Behind the group of Napoleonic officers are the carriage that took them there, their staff and the escort of dragoons. And, further to the right, parade the troops considered invincible, the new Immortals – in memory of the mythical unit of the Persian Empire – with their faces full of shame and embarrassment at their defeat by the Spaniards. The parade did indeed take place, next to the Rumblar inn, in front of the divisions of La Peña and Jones.

However, the painter took certain historical liberties. In fact, neither Reding, Coupigny nor Gobert, who had been killed in the battle of Mengíbar a few days earlier, were present at the surrender ceremony on the 23rd – which should not be confused with the capitulation that took place the previous day in a post house. Casado del Alisal’s intention was not to submit to the strict reality of the events but to make room for compositional elements that – based on tradition – could give the painting greater spectacularity and impact. Moreover, the figure of the wounded Gobert in his hussar’s uniform made a great impression and was highlighted by the critics.

Naturally, when standing in front of the painting, the viewer could not then – nor now – fail to think of the influence of another superb canvas, The Surrender of Breda (1635) by the immortal Diego Velázquez. It is particularly noticeable in the arrangement of the antagonistic armies concentrated on the right and left in an outdoor setting, in the placement of the military leaders in the compositional centre and in the gallant gesture of victory with nobility and nobility of General Castaños in the face of French arrogance. It was not mere imitation that Casado del Alisal developed, but a certain understanding or assimilation of the essence of Las Lanzas, as that popular representation of the Spanish victory was also called. The theatrical air of both compositions was equally emphasised by critics, but it should be borne in mind, firstly, that Velázquez’s canvas was influenced by the ending of the play of the same title written by Calderón de la Barca and performed in 17th-century playhouses. As for the theatricality of the composition of The Surrender of Bailén, it was influenced by the stagings of historical and romantic dramas staged in the 19th century. And we should not forget the precedent, very close in time, of Goya’s canvases El Dos de Mayo and Los fusilamientos del Tres de Mayo en La Moncloa (1814), which attempted to perpetuate – in the words of the Aragonese painter – “the most notable and heroic actions… of our glorious insurrection against the tyrant of Europe”.

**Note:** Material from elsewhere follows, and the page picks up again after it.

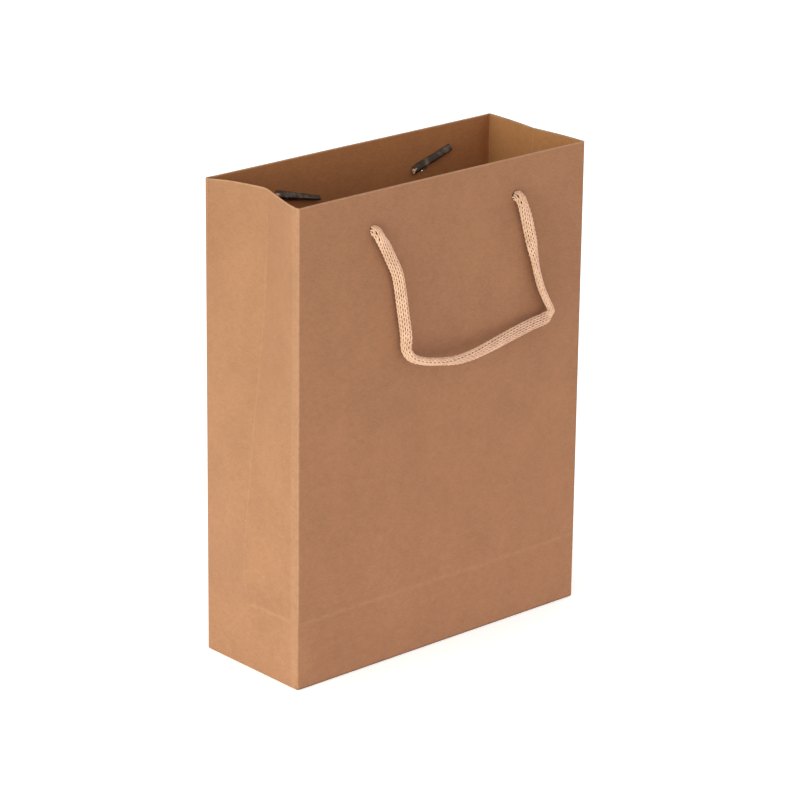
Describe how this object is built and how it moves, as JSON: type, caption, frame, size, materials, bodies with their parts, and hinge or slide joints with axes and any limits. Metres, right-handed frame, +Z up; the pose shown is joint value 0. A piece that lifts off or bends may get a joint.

Miguel de Unamuno expressed his opinion of this type of painting: “Horrendous and dishonourable school that we might call historical or rather scenographic, that of the dishonourable history paintings”. He did not understand that this type of painting was part of a cultural project for the creation of the liberal state in 19th-century Spain. Events that formed part of the nation’s past were to be put on canvas – as an artistic symbol of their relevance – and also shown to the public at the National Exhibitions and later disseminated to the general public by means of plates in books or prints. This trend was not only Spanish but European and helped to form a range of historical images that helped European citizens to remember the most singular events that had marked their history up to that time. In this sense, history painting responded to the need to affirm a national identity, which needed positive references since the criticism of contemporary intellectuals – up to the present day – has so often been devastating and self-destructive.